Since BP normally fluctuates during daily activity, inadequate renal AR would lead to transient increases in BP being transmitted to the glomerulus.  Baroreceptor reflexes act to rapidly buffer normal fluctuations in BP through adaptive inhibition of sympathetic and stimulation of parasympathetic outflows, respectively. Human obesity is associated with impaired autonomic cardiovascular responses, which are mimicked by the OZR as our preliminary data indicate: compared to LZR they have diminished sensitivity of the baroreflex control of heart rate (BRS) and increased BP variability. In addition, the increased frequency of transient fluctuations of BP into the hypertensive range strongly correlates with the degree of renal injury in OZR. We propose that: in obesity, the kidneys may be exposed to larger and more frequent transient increases in systemic BP, due to inefficient baroreflex buffering of BP variability, which leads to renal injury. However, the mechanisms by which baroreflex function is altered in obesity are not clear.

Along with systemic and renal hemodynamic alterations described above, obesity is also associated with chronic systemic inflammation and increased levels of inflammatory cytokines, such as TNF-a and IL-6. While chronic inflammation is an independent risk factor for cardiovascular disease and CKD, the mechanistic role that inflammation may play in mediating obesity-induced renal injury is not clear. Our previous studies indicate that higher levels of TNF-a and IL-6 in kidneys of OZR increase the density of renal microvasculature with possibly abnormal function. Furthermore, we found that increasing systemic IL-6 in LZR attenuates renal MYO response which may lead to impaired AR. TNF-a and IL-6 also have direct effects on the central nervous system, which may promote autonomic imbalance, and our preliminary data show that IL-6 administration to LZR leads to increased short-term BP variability. We thus further hypothesize that cytokines, particularly TNF-a and IL-6, promote baroreflex dysfunction and impairment of the renal MYO response and AR in OZR, thereby playing a role in the development of renal injury.

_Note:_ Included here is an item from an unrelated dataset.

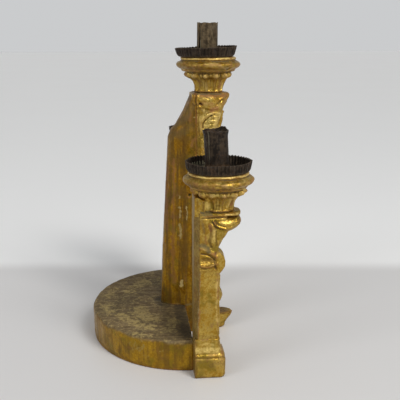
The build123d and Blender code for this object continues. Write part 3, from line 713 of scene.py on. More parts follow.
# ---------------------------------------------------------------- turned and carved cup
def make_cup(light, name, seed):
    """The turned cup: gadrooned neck, ring of leaf knobs, broad torus, fillet under the pan."""
    x, y, base = light["x"], light["y"], light["cup"]
    height = light["pan"] - base
    # Height, radius, gadroon depth, leaf knob depth.
    outline = np.array(
        [
            (0, 13.6, 0.6, 0), (0.8, 14.6, 0.8, 0), (1.8, 14.9, 0.9, 0), (3.2, 14.2, 1.2, 0),
            (7, 14.5, 1.6, 0),
            (10, 15.4, 1.8, 0), (12.5, 16.8, 1.8, 0.2), (14.6, 18.4, 1.4, 0.8), (15.8, 20.6, 0.8, 2),
            (17, 22.9, 0.3, 3.2),
            (18.8, 24.2, 0, 3.6), (20.4, 24.1, 0, 2.8), (21.4, 23.8, 0, 1), (21.9, 24, 0, 0.2),
            (22.4, 26.2, 0, 0),
            (23.2, 28.3, 0, 0), (24.3, 29.2, 0, 0), (25, 28.9, 0, 0), (25.5, 29.6, 0, 0), (26.4, 31.9, 0, 0),
            (27.8, 33.9, 0, 0), (29.6, 34.8, 0, 0), (31.4, 34.3, 0, 0), (32.9, 32.4, 0, 0),
            (33.8, 30.3, 0, 0),
            (34.2, 29, 0, 0), (34.6, 28.8, 0, 0), (35, 29.5, 0, 0), (35.8, 30.2, 0, 0), (36.8, 30, 0, 0),
            (37.4, 29.2, 0, 0), (height, 28.4, 0, 0),
        ]
    )
    levels = np.concatenate([[0.0], np.arange(0.3, height, 0.36), [height]])
    radius = np.interp(levels, outline[:, 0], outline[:, 1])
    kernel = np.array([1, 2, 3, 2, 1]) / 9
    radius[2:-2] = np.convolve(radius, kernel, "valid")
    flute = np.interp(levels, outline[:, 0], outline[:, 2])
    knob = np.interp(levels, outline[:, 0], outline[:, 3])
    sides = 340
    angle = np.linspace(0, 2 * math.pi, sides, endpoint=False)
    lobes = 13
    swell, shift = {"left": (-0.6, 0.7), "centre": (0.0, -1.2), "right": (-0.3, -0.4)}[name.split("_")[0]]
    phase = seed * 0.7 + 0.45 * np.sin(angle + seed) + 0.25 * np.sin(3 * angle + 2 * seed)
    wave = np.cos(lobes * angle + phase)
    ridge = 1 - np.abs(np.sin((lobes * angle + phase) / 2)) * 2
    fine = np.cos(3 * lobes * angle + 2 * phase + 1.5 * np.sin(2 * angle)) * 0.10
    size = 1 + 0.35 * np.sin(2 * angle + seed * 1.7) + 0.2 * np.sin(5 * angle + seed)
    rings = []
    for z, r, a, k in zip(levels, radius, flute, knob):
        lump = k * (np.clip(wave, -0.45, 1) - 0.25) * np.clip(size, 0.4, 1.5)
        rr = r + a * (ridge * 0.8 + fine) + lump + swell * smoothstep(22, 26, z)
        sag = -0.5 * k * np.clip(wave, 0, 1) * (1 if z < 19 else 0.3)
        ring = np.stack([x + rr * np.cos(angle), y + shift + rr * np.sin(angle), base + z + 0.3 * sag], 1)
        rings.append(ring)
    obj = skin(name, rings, (x, y, base), (x, y, base + height))
    co, no = points(obj), normals(obj)
    rise = co[:, 2] - base
    body = smoothstep(0.5, 2, rise) * (1 - smoothstep(height - 0.6, height - 0.05, rise))
    move = fractal(co, 13, 3, seed) * 0.75 + fractal(co, 4.0, 2, seed + 9) * 0.28
    move *= 1 - 0.6 * smoothstep(34.4, 35.2, rise)
    nick = smoothstep(0.40, 0.75, value_noise(co, 5.5, seed + 20)) * smoothstep(-0.1, 0.5,
        value_noise(co, 17, seed + 5))
    co = co + no * ((move - 0.9 * nick * (rise < 34.5)) * body)[:, None]
    # The wood has warped a little: the belly leans one way, the neck the other.
    co[:, 1] -= 1.0 * np.exp(-(((rise - 9) / 7) ** 2)) * (0.9 if name.startswith("centre") else 0.3)
    co[:, 2] = np.clip(co[:, 2], base + 0.0, base + height)
    set_points(obj, co)
    cavity(obj, 26)
    paint(obj, "dust", [([(y + 40, base - 0.3), (y - 40, base - 0.3)], 1.3, 0.9)], 0, seed=seed, ragged=0.2)
    front = -1.0
    red = [
        ([(y + front * 24, base + 24.4), (y + front * 30, base + 28), (y + front * 31, base + 31)], 2.4, 0.62)
    ]
    red.append(([(y - 8, base + 25.2), (y + 24, base + 25.2)], 1, 0.6))
    red.append(([(y - 12, base + 5), (y - 13, base + 14)], 2.2, 0.65))
    paint(obj, "bole", red, 0, seed=seed + 3, ragged=1.6)
    # Painted highlights along the fillet under the pan, over the torus, down the neck's gadroons and round
    # the ring of knobs.
    light = [
        ([(y - 30, base + 36.2), (y + 30, base + 36.2)], 1.2, 1),
        ([(y - 20, base + 32.8), (y + 6, base + 33)], 1.2, 0.55),
        ([(y - 14, base + 4), (y - 15, base + 12)], 2, 0.7),
        ([(y - 7, base + 5), (y - 8, base + 13)], 1.6, 0.6),
        ([(y + 3, base + 4), (y + 4, base + 13)], 2, 0.55),
        ([(y - 24, base + 19), (y + 20, base + 19)], 2.4, 0.6),
        ([(y - 12, base + 29), (y + 2, base + 30)], 1.2, 0.25),
    ]
    paint(obj, "light", light, 0, seed=seed + 8, ragged=1.0)
    # Painted shade in the grooves under the ring of knobs and under the pan; the back of the torus and a line
    # across its belly are darker.
    dark = [([(y + 33, base + 27.5), (y + 22, base + 29), (y + 10, base + 27)], 3.4, 0.75)]
    dark.append(([(y - 30, base + 22), (y + 30, base + 22)], 1, 0.8))
    dark.append(([(y - 40, base + 34.3), (y + 40, base + 34.3)], 0.7, 0.8))
    dark.append(([(y + 8, base + 30.6), (y - 14, base + 28.4), (y - 22, base + 30.4)], 0.8, 0.75))
    paint(obj, "dark", dark, 0, seed=seed + 6)
    return obj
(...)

Based on our preliminary data and previously published studies, and as shown in Figure 1, we propose to test the hypothesis that glomerular injury in obesity is due, in part, to impaired renal AR and increased BP variability which result in enhanced transmission of systemic BP load to the glomerulus.  We further propose that chronic increases in inflammatory cytokines, TNF-a and/or IL-6, contribute to the attenuation of baroreflex sensitivity and to blunting of the renal MYO response, leading to renal injury in obesity.

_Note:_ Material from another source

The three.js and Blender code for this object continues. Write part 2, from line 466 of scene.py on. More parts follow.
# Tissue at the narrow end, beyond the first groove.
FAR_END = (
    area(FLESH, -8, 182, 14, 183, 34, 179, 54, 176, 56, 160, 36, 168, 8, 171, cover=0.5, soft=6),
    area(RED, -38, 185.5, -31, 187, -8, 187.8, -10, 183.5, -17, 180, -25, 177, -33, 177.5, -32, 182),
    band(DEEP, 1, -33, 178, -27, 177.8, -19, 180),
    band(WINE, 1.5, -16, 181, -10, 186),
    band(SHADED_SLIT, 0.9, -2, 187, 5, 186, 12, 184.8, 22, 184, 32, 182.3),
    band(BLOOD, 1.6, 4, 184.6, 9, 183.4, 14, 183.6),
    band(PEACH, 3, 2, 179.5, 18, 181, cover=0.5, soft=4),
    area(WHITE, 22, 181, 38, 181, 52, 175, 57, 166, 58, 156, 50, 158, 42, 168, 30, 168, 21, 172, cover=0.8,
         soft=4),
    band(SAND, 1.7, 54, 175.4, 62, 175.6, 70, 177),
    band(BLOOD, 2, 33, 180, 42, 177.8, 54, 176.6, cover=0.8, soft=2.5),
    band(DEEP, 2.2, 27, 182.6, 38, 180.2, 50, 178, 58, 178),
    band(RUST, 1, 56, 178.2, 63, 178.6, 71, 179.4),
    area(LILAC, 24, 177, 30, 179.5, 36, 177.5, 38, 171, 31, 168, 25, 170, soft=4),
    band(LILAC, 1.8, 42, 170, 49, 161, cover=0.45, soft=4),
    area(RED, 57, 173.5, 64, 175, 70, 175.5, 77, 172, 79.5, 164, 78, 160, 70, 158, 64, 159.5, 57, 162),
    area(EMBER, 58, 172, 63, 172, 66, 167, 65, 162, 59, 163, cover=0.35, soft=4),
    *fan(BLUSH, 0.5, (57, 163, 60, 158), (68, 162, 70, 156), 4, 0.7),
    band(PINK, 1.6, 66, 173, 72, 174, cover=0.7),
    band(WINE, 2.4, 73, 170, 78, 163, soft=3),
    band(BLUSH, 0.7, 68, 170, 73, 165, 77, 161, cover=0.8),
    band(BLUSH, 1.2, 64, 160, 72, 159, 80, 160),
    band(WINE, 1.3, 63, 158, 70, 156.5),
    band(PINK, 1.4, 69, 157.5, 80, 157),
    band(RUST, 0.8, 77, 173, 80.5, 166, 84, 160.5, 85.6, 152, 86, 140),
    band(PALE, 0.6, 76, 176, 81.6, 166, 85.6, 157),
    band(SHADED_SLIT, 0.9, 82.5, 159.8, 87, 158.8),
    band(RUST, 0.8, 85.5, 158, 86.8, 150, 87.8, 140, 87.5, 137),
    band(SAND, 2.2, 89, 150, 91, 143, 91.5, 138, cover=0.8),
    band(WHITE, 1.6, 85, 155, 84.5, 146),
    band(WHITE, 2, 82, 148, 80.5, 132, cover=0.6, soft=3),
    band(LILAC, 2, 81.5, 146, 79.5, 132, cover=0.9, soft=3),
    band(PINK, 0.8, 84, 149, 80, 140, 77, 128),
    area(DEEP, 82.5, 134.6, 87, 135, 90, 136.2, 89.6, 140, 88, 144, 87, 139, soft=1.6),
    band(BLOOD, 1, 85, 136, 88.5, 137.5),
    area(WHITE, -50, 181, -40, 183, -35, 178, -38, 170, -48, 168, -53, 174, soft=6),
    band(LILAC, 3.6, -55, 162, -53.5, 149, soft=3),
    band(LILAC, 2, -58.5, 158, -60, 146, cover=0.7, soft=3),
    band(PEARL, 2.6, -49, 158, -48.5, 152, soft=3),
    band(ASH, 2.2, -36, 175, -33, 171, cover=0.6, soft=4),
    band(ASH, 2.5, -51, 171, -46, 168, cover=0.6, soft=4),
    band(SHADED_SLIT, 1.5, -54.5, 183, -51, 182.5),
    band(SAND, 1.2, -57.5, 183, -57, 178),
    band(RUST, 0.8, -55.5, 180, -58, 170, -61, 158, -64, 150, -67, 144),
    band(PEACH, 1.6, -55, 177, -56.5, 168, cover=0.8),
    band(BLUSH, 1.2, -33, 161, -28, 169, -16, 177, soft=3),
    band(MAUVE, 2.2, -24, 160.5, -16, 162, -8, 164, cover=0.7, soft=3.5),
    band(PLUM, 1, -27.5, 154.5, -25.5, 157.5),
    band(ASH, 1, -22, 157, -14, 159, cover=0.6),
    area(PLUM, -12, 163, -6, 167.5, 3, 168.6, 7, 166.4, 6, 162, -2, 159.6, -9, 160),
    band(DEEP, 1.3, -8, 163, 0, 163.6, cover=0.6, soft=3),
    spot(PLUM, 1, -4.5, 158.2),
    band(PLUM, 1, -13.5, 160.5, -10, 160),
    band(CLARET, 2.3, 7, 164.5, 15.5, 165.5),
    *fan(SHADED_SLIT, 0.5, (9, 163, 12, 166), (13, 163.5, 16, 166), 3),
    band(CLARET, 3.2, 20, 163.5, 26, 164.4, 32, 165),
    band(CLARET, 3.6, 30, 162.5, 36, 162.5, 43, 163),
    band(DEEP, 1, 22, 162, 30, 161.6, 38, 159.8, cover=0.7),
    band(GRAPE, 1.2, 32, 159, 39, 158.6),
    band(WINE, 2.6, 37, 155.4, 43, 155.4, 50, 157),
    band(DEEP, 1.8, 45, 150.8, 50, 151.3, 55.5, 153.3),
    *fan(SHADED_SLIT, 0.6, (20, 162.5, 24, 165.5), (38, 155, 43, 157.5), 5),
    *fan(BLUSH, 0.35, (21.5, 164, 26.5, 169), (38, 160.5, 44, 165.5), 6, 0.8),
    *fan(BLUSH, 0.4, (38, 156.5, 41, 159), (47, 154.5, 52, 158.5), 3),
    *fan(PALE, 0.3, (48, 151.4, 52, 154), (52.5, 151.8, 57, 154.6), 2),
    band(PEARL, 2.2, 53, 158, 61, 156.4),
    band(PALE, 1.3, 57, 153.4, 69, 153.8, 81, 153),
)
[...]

We aim to test these hypotheses through an integrative physiological approach, including novel analytical techniques to chronically assess renal AR, blood pressure load and baroreflex function, in conscious, freely moving LZR and OZR. Further, renal microvascular function and structure will be evaluated in pressurized renal interlobar arteries and micro-CT, respectively. Molecular, morphological and biochemical techniques will be used for evaluation of renal glomerular injury.

The proposal has the following specific aims:

Specific Aim 1. Test the hypothesis that impaired renal AR, due to attenuated renal MYO response, and higher BP variability, due to reduced baroreflex sensitivity, cause renal injury in OZR.

Specific Aim 2. Test the hypothesis that increased inflammatory cytokines (specifically, TNF-α and IL-6) cause attenuation of renal MYO response and reduction in baroreflex sensitivity, leading to renal injury in OZR.